| WORK INSTRUCTIONS |
Among the entries below, find the lines with "Blender" and copy them.

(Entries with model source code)
==========

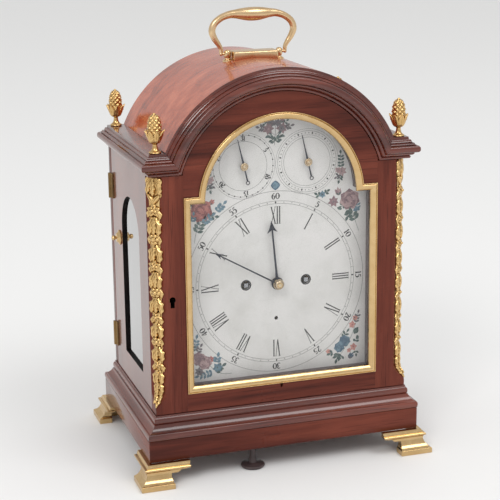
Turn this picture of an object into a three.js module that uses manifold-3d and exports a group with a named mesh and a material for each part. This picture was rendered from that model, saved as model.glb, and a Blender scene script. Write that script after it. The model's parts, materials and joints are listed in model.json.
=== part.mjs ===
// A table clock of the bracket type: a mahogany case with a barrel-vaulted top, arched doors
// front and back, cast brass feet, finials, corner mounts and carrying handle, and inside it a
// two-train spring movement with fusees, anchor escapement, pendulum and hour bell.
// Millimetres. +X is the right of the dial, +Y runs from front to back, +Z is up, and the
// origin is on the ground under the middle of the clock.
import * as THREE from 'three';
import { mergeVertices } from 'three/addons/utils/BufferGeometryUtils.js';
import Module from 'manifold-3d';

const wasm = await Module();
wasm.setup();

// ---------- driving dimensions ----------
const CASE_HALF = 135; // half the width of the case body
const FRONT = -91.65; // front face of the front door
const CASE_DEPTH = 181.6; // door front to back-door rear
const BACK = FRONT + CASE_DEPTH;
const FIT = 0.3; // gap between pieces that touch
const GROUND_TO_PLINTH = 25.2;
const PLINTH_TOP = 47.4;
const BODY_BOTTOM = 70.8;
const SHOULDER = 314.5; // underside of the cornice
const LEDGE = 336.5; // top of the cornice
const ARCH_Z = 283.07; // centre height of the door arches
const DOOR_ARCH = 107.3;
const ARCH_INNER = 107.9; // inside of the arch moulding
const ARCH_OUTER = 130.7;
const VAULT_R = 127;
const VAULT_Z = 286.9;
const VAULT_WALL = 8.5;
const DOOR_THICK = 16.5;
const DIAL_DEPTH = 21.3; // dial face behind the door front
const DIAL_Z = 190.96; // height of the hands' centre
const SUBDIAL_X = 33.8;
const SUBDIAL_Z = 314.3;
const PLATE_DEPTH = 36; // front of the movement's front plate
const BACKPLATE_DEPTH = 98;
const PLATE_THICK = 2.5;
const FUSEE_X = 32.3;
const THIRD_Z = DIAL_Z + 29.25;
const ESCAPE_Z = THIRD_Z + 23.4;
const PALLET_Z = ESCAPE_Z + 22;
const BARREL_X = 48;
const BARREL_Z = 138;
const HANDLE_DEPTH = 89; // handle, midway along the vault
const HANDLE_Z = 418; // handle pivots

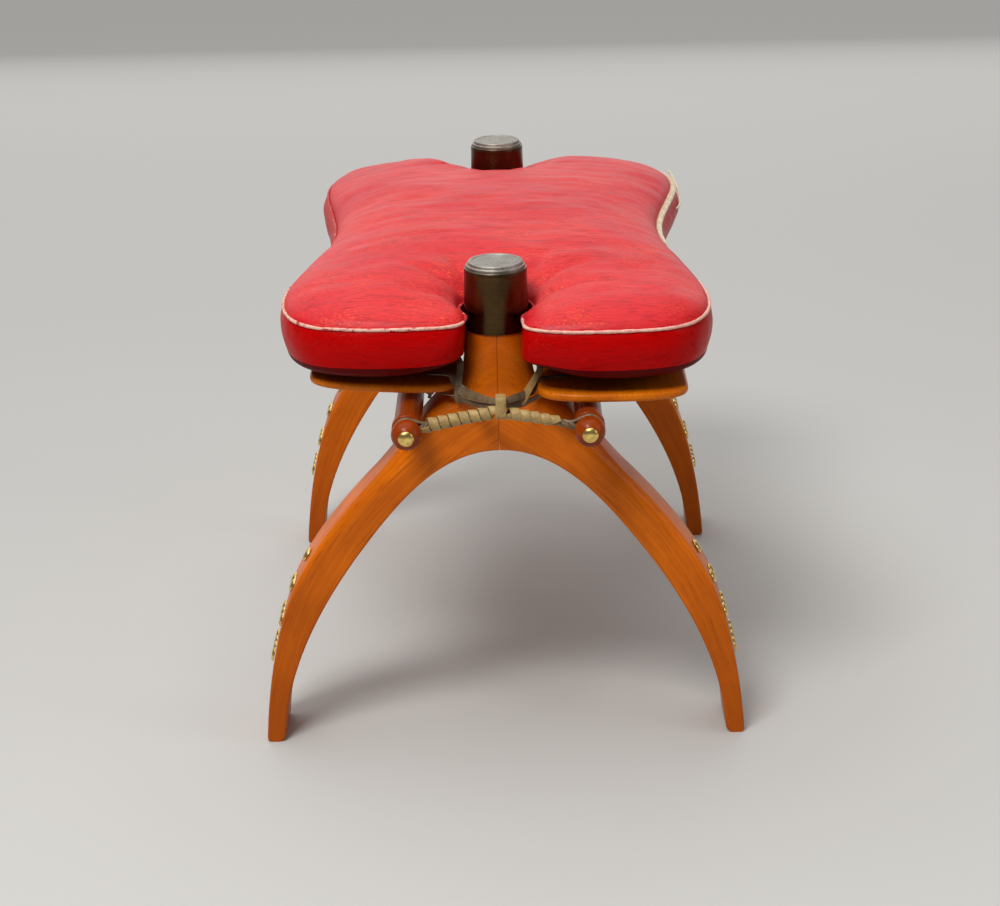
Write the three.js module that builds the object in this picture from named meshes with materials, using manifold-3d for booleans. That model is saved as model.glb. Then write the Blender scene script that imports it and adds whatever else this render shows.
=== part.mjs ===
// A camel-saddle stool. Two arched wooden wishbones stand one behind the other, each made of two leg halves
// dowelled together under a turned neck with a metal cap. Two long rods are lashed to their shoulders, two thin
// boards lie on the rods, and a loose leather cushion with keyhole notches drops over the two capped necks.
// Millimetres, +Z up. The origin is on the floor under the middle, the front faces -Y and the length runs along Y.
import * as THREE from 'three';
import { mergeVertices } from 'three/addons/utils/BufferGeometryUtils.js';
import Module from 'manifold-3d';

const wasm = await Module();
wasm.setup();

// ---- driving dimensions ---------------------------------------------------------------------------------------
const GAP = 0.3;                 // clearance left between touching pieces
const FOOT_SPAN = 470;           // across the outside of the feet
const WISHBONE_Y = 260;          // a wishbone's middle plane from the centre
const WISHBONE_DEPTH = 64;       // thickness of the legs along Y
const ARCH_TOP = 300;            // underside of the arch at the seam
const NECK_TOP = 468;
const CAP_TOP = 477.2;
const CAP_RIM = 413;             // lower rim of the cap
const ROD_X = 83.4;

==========

| THE RESPONSE |
Turn this picture of an object into a three.js module that uses manifold-3d and exports a group with a named mesh and a material for each part. This picture was rendered from that model, saved as model.glb, and a Blender scene script. Write that script after it. The model's parts, materials and joints are listed in model.json.
Write the three.js module that builds the object in this picture from named meshes with materials, using manifold-3d for booleans. That model is saved as model.glb. Then write the Blender scene script that imports it and adds whatever else this render shows.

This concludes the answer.